Real-World Applications of Quadratic Equations

Quadratic equations are not just abstract mathematical concepts; they are powerful tools used to model and solve problems in a wide range of real-world scenarios across various disciplines.

Physics: Projectile Motion

Quadratic equations are extensively used to describe the trajectory of objects in motion under gravity, such as a ball thrown into the air, a rocket launch, or a cannonball fired. The height of the object over time often follows a parabolic path, and quadratic equations help calculate maximum height, time of flight, and landing distance.

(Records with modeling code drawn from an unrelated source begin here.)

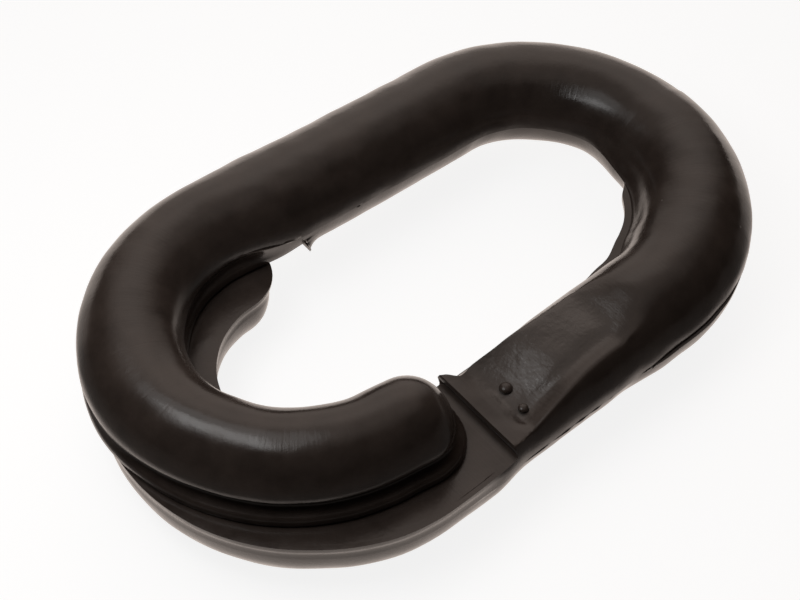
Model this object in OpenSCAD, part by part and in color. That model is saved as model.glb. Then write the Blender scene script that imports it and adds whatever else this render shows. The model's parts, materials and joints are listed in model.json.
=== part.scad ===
// Lap-joint chain connecting link: an oblong ring of round rod, open at one end, where its two
// ends lap one over the other round the whole bend. The bow at the other end is the spring: it
// twists when the lapped jaws are prised apart, and closes the link again when they are let go.
//
// X runs along the link: the solid bow is at +X and the lap is at -X. Y runs across it. Z is the
// way the jaws part. The origin is the centre of the eye, and the flat faces of the lap lie either
// side of Z = 0. Both halves follow one rule: the lower is the upper turned over about the X axis.

/* [Chain size] */
// Diameter of the round rod
rod_d = 8; // [7:0.25:9.5]
// Clear length of the eye between the bow and the lap, measured between rod faces
eye_length = 37.3; // [34:0.1:60]
// Clear width of the eye between the two legs
eye_width = 15.5; // [14:0.1:20]

/* [Lap] */
// Angle by which each leg leaves the plane of the lap, in degrees
leg_slope = 2.6; // [2:0.1:3.4]
// Clearance between the flat faces of the two jaws
lap_gap = 0.3; // [0.2:0.05:0.6]
// Distance of each step from the middle of the eye, towards the lap
step_reach = 5.3; // [4.5:0.1:5.6]
// Height of each step above the flat face of its own jaw
step_height = 0.8; // [0.5:0.05:1]
// Length of the flat band behind the edge of each step
step_band = 1.1; // [0.6:0.1:1.6]
// Angle of the lead-in ramp cut on each leg behind the step, in degrees
ramp_slope = 12.5; // [10:0.5:15]
// Height of the groove under the edge of each step
groove_height = 0.35; // [0.2:0.05:0.45]
// Depth of the groove under the edge of each step
groove_depth = 0.4; // [0.2:0.1:0.8]

// How much wider than its jaw each rounded tip is
tip_swell = 0.3; // [0.2:0.05:0.5]

// How far the neck stands proud of the leg and the jaw that it joins
neck_proud = 0.15; // [0.1:0.05:0.3]

/* [Upper jaw] */
// Width of the upper jaw
upper_jaw_w = 7; // [6.4:0.1:8]
// Height of the straight skirt under its rounded back
upper_skirt = 1.9; // [1.2:0.1:2.2]
// Distance that its end is drawn in towards the middle of the eye
upper_inset = 1.4; // [0:0.1:2]
// Angle that it turns through, from its leg to the middle of its rounded tip
upper_turn = 184; // [165:1:184]

/* [Lower jaw] */
// Width of the lower jaw
lower_jaw_w = 8.4; // [7.5:0.1:9]
// Height of the straight skirt over its rounded belly
lower_skirt = 0.6; // [0.3:0.1:1.2]
// Distance that its end is drawn in towards the middle of the eye
lower_inset = 1.9; // [0:0.1:2]
// Angle that it turns through, from its leg to the middle of its rounded tip
lower_turn = 173; // [165:1:178]

/* [Moulding marks] */
// Diameter of the two small pips on the lower leg's ramp
pip_d = 1; // [1:0.1:1.4]
// Height of each pip above the ramp
pip_height = 0.35; // [0.2:0.05:0.45]

/* [Hidden] */

$fn = 96;
rod_r = rod_d / 2;
bend_r = (eye_width + rod_d) / 2;               // bend radius of the rod's centre line
leg_half = (eye_length - eye_width) / 2;        // half the straight length of a leg
bow_x = leg_half + bend_r;                      // the bow's furthest centre point, where it twists
flat_z = lap_gap / 2;                           // height of a jaw's flat face off the lap plane
edge_z = flat_z - step_height;                  // height of the step's edge, past the lap plane
leg_z = (bow_x + step_reach) * tan(leg_slope);  // height of the leg's centre line at the step
tip_flat = 0.03;                                // height taken off the crown of each rounded tip
reach = 2 * bow_x;                              // longer than anything that is cut
pip_spots = [[1.6, -0.5], [1.3, 1.35]];         // each pip's place: up the ramp, and outwards
moulded = [0.13, 0.115, 0.105];                 // near-black plastic

// Section of a jaw: a flat face, a straight skirt and a half-round back.
module jaw_section(width, skirt) {
    translate([-width / 2, 0]) square([width, skirt]);
    translate([0, skirt]) intersection() {
        circle(d = width);
        translate([-width / 2, 0]) square([width, width / 2]);
    }
}

// A rounded tip, turned from one side of that section, with a small flat at its crown.
module tip(width, skirt) {
    rotate_extrude() intersection() {
        jaw_section(width, skirt);
        square([width / 2, skirt + width / 2 - tip_flat]);
    }
}

// A jaw, from the end of its leg round the bend to its tip, with its flat face down. Its arc is
// a little smaller than the bow's and starts in line with the leg, which draws the tip inwards.
module jaw(width, skirt, inset, turn) {
    arc_r = bend_r - inset / 2;
    translate([-leg_half, inset / 2, flat_z]) {
        rotate([0, 0, 90]) rotate_extrude(angle = turn) translate([arc_r, 0]) jaw_section(width, skirt);
        rotate([0, 0, 90 + turn]) translate([arc_r, 0, 0]) tip(width + tip_swell, skirt);
    }
}

// Tilts a half about the bow's furthest point, so that its leg rises towards the lap.
module sloped() {
    translate([bow_x, 0, 0]) rotate([0, leg_slope, 0]) translate([-bow_x, 0, 0]) children();
}

// Half the bow and one leg, as far as the step.
module bow_and_leg() {
    sloped() {
        translate([leg_half, 0, 0]) rotate_extrude(angle = 90) translate([bend_r, 0]) circle(r = rod_r);
        translate([-leg_half, bend_r, 0]) rotate([0, 90, 0]) cylinder(h = 2 * leg_half, r = rod_r);
    }
}

// The neck, a slightly tapered and sloping rod that carries the leg on into the back of its jaw.
module neck(jaw_w, skirt) {
    run = leg_half - step_reach;
    rise = flat_z + skirt - leg_z;
    length = norm([run, rise]);
    taper = jaw_w / 2 - rod_r;
    start_r = rod_r + neck_proud;
    intersection() {
        translate([-step_reach, bend_r, leg_z]) rotate([0, atan(rise / run) - 90, 0])
            translate([0, 0, -length])
                cylinder(h = 3 * length, r1 = start_r - taper, r2 = start_r + 2 * taper);
        translate([-leg_half, 0, -reach / 2]) cube([run, reach, reach]);
    }
}

// Everything that the lap takes away under a leg: the bed for the other jaw, the groove under the
// step's edge, the flat band behind the edge, and the lead-in ramp behind the band.
module lap_cut() {
    translate([-reach, 0, flat_z - reach]) cube([reach - step_reach, reach, reach]);
    translate([-step_reach - groove_depth, 0, flat_z - groove_height])
        cube([2 * groove_depth, reach, groove_height]);
    translate([-step_reach - groove_depth, 0, edge_z - reach])
        cube([step_band + groove_depth, reach, reach]);
    translate([step_band - step_reach, 0, edge_z]) rotate([0, ramp_slope, 0])
        translate([0, 0, -reach]) cube([reach, reach, reach]);
}

// One half of the link, with its leg at +Y and its jaw above the lap plane.
module link_half(jaw_w, skirt, inset, turn) {
    difference() {
        union() {
            difference() {
                bow_and_leg();
                translate([-step_reach - reach, 0, -reach / 2]) cube([reach, reach, reach]);
            }
            neck(jaw_w, skirt);
        }
        lap_cut();
    }
    jaw(jaw_w, skirt, inset, turn);
}

// Two small domed pips, standing on the ramp of a half drawn with its ramp face down. Each is a
// ball sunk into the leg, with its poles inside it.
module pips() {
    ramp_x = step_band - step_reach;
    for (spot = pip_spots) {
        translate([ramp_x, bend_r + spot[1], edge_z]) rotate([0, ramp_slope, 0])
            translate([spot[0], 0, pip_d / 2 - pip_height]) rotate([90, 0, 0]) sphere(d = pip_d);
    }
}

// The front leg, its half of the bow and the jaw that lies underneath.
module lower_half() {
    color(moulded) rotate([180, 0, 0]) {
        link_half(lower_jaw_w, lower_skirt, lower_inset, lower_turn);
        pips();
    }
}

// The back leg, its half of the bow and the jaw that lies on top.
module upper_half() {
    color(moulded) link_half(upper_jaw_w, upper_skirt, upper_inset, upper_turn);
}

lower_half();
upper_half();
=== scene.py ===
"""Looks for the lap-joint chain connecting link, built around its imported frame.

Each half of the link is drawn once in its own lap frame: its leg at +Y, its flat lap face down, and
its jaw turning round the -X end. The lower half is that shape turned over about the X axis.

A section is swept along a rail. A rail is a dict of arrays, with one value for each station:
  s, angle         distance along the rail, and the way out from the middle of the bend in degrees
  cx, cy, zc       centre line
  ox, oy, tx, ty   unit vectors outwards across the rail, and along it
  zb, xb           height of the under face, and how far its rows are moved along the rail
  on_bed           whether the under face is the flat face that the other jaw lies on
  ramp, fading     shares of the lead-in ramp, and of the run-out at its far end
  jaw, cap         0 on the leg to 1 on the jaw, and how far round its rounded tip (radians)
  w_in, w_out      half widths, towards the eye and away from it
  dome, flange     height of the rounded back, and flare at the foot of the straight skirt
  bead, lip, rise  ridges on the outer and inner rims, and tilt of the lower jaw's flat face

Lengths are in millimetres until mesh_from_rings() makes a mesh.
"""
import json
import math

import bpy
import numpy as np
from mathutils import Matrix, Vector


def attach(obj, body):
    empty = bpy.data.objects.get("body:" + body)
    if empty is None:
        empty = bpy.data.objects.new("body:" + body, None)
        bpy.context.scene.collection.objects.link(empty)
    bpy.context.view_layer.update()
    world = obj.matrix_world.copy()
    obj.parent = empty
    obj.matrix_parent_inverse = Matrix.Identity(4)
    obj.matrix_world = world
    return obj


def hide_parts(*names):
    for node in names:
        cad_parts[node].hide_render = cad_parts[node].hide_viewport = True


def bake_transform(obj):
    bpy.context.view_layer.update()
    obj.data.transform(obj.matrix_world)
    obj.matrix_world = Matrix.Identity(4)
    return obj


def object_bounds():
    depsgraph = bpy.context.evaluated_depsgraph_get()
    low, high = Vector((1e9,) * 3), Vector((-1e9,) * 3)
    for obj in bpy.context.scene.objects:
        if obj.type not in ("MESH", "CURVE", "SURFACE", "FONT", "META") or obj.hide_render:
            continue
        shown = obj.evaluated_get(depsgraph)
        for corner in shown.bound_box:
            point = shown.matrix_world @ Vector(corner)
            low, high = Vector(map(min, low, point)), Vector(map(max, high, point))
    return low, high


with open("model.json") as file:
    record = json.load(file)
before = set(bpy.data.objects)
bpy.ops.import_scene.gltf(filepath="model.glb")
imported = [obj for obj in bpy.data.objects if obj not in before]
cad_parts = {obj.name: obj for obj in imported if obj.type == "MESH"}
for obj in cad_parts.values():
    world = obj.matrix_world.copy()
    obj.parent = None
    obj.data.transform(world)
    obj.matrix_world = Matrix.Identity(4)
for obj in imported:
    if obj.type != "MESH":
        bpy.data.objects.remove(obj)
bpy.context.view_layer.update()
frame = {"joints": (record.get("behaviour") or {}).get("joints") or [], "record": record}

MM = 0.001
MOUNTS = {mount["name"]: mount for mount in frame["record"]["mounts"]}
BOW_X = frame["joints"][0]["pos_m"][0] / MM              # the bow's furthest centre point
ROD_R = BOW_X - MOUNTS["bow_seat"]["pos_m"][0] / MM      # radius of the rod
BEND_R = 11.75                                           # bend radius of the rod's centre line
LEG_HALF = BOW_X - BEND_R                                # half the straight length of a leg
SEAM_X = LEG_HALF - 1.3                                  # where the bow piece meets the legs
LEG_SLOPE = math.tan(math.radians(2.6))                  # each leg leaves the lap's plane at this slope

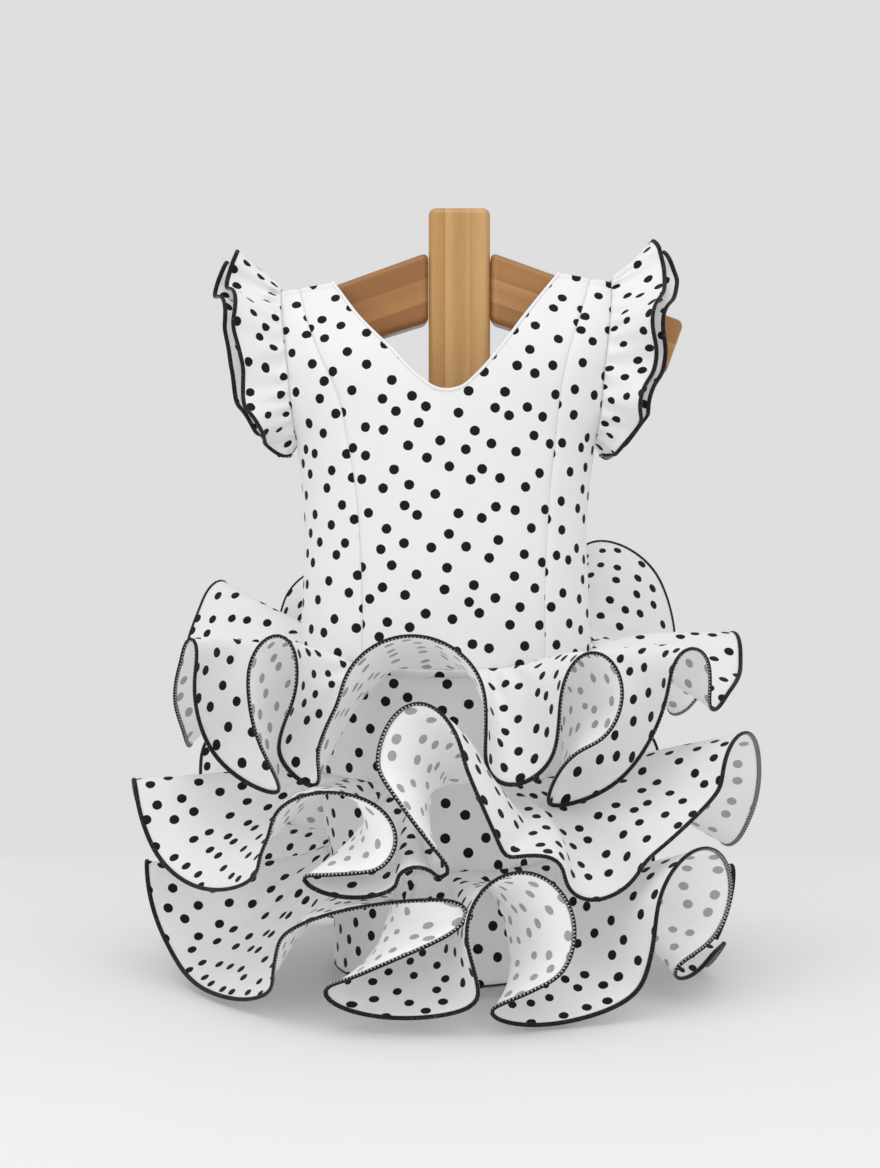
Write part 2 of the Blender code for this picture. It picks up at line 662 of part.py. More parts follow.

Economics: Profit Optimization

Businesses often use quadratic equations to model cost, revenue, and profit functions. For example, a quadratic profit function can help determine the production level that maximizes profit or minimizes loss, by finding the vertex of the parabola.

Engineering: Structural Design & Bridge Building

Engineers apply quadratic equations in designing structures like bridges (especially suspension bridges and arches), tunnels, and parabolic antennas. They are crucial for calculating forces, stresses, and optimal shapes to ensure stability and efficiency. For instance, the shape of a suspension bridge cable often approximates a parabola.

Sports: Trajectory Analysis

In sports like basketball, golf, or football, the path of a ball is often parabolic. Coaches and athletes can use quadratic equations to analyze and optimize throwing, kicking, or shooting techniques to achieve desired outcomes.

Area Calculations: Maximizing Space

Quadratic equations can be used in problems involving maximizing or minimizing areas, such as designing a rectangular garden with a fixed perimeter to enclose the largest possible area, or determining the dimensions of a fence to maximize enclosed space.

Finance: Compound Interest & Growth Models

While often exponential, some financial models, especially those involving growth over time with varying rates or specific investment scenarios, can involve quadratic relationships to predict future values or analyze trends.